Nous revenons dans la cabine avec l'intention de prendre ce satané traversier. Si les dames de la sécurité nous demandent ce qu'on a fait du couteau, on dira qu'on l'a balancé aux poubelles, on veut traverser. Elles reprennent leurs fouilles de nos sacs à dos avec attention. Étrangement, aucune ne mentionne le couteau. Ma préposée, la même qui a déjà eu une portion d'hélado, me demande cette fois de lui donner ma barre aux amandes grillées. Je refuse. Non. C'est ma barre aux amandes grillées. Je l'ai depuis Montréal, je la conserve pour les cas où j'aurais faim et me trouverais sans option temporairement. Et en plus, ces barres aux amandes grillées sont un véritable délice. Impossible de les trouver à La Havane. Non, c'est ma barre, bon! Je ne lui dis pas tout ça, mais ça me passe par la tête. Je lui dis tout de même en hésitant: No, es mio... mais elle insiste en me regardant. Je lui demande si j'ai le choix, et à son regard vers le sac d'Esteban, je comprends que ça sera son prix pour ne pas demander ce qu'on a fait du couteau suisse. Tant pis pour ma barre, que je lui laisse donc avec regret. Elle m'informe qu'elle la donnera à ses deux enfants, et je lui dis que si c'est pour les enfants, ça me fait plaisir de la lui donner. Le couteau suisse, lui, est déjà en train de changer de main de l'autre côté de la petite porte de sortie de la cabine vers le quai.
Notre préposé au détecteur de métal revient justement et nous laisse passer sans nous "détecter", puis nous rejoignons le préposé au billets, qui, en échange de nos 3 pesos de passage réguliers, me glisse le couteau suisse dans la main.
Nous embarquons enfin dans le ferry, qui part moins d'une minute plus tard.
Environs neuf minutes après notre embarquement, nous atteignons le quai de Habana Vieja, débarquons du petit traversier, et sortons du terminal.
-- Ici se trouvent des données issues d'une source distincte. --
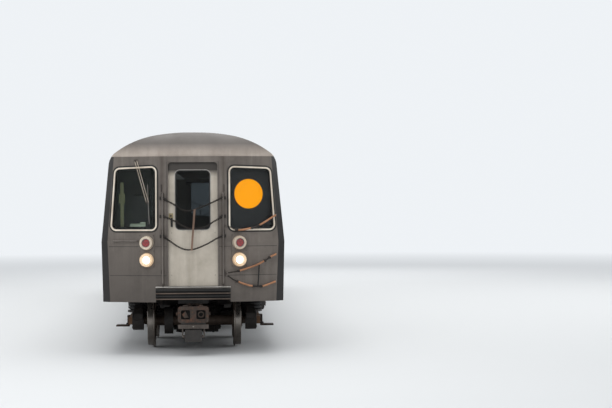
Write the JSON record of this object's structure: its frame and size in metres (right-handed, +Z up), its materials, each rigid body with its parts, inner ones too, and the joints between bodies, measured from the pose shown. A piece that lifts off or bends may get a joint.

Je remets le couteau à Esteban, qui s'excuse de ce trouble, mais je rejette les excuses; c'est pas sa faute, et 5 pesos, à trois, pour une anecdote à raconter sur mon blogue, c'est pas cher payé. :-).
Puis nous remontons la rue Mercaderes à la recherche d'une terrasse où déguster quelque tapas avec une cerveza Bucanero.
Nous tombons plutôt sur un marchand... de couteaux suisse Voctorinox! Véridique! Je ne peux m'empêcher de prendre une photo d'Esteban devant une reproduction géante du coupable dont le passage sur le ferry a coûté plus cher que nos trois passages réunis quelques minutes plus tôt! Nous dénicherons finalement une terrasse où nous allions rigoler de cette petite aventure latino-cubaine...
Je noterai que le prix de 5 pesos convertibles était bien inférieur à la valeur du couteau, en plus d'être deux fois moins cher que d'avoir pris un taxi de Casablanca pour rentrer, sans parler du temps gagné à utiliser le ferry plutôt que la route ou, pire encore, la marche vers l'entrée du parc pour y trouver un taxi!
Le seul élément qui demeure sans réponse est le danger que représentait le couteau suisse sur ce bateau. On parle ici d'un petit couteau multi-usage pas très utile comme arme de poing... et en plus, avec aucun accès à la cabine de pilotage du bateau et une traversée de moins de dix minutes, je ne comprenais pas quel genre de dommage nous aurions pu causer.
Plus tard, une seule réponse m'est venue à l'esprit; et si, muni de cette arme, on avait eu peur que nous demandions au traversier de changer de route pour nous emmener tous à Miami? En terme de sécurité, j'imagine qu'il faut placer la ligne à un endroit. Dans les aéroports, cette ligne est fixée à 100 ml de dentifrice, par exemple. J'imagine qu'à Casablanca de Cuba, le couteau suisse tombait juste du mauvais côté de cette ligne. Remarquez que personnellement, jamais je n'aurais eu l'idée de quitter La Havane pour Miami!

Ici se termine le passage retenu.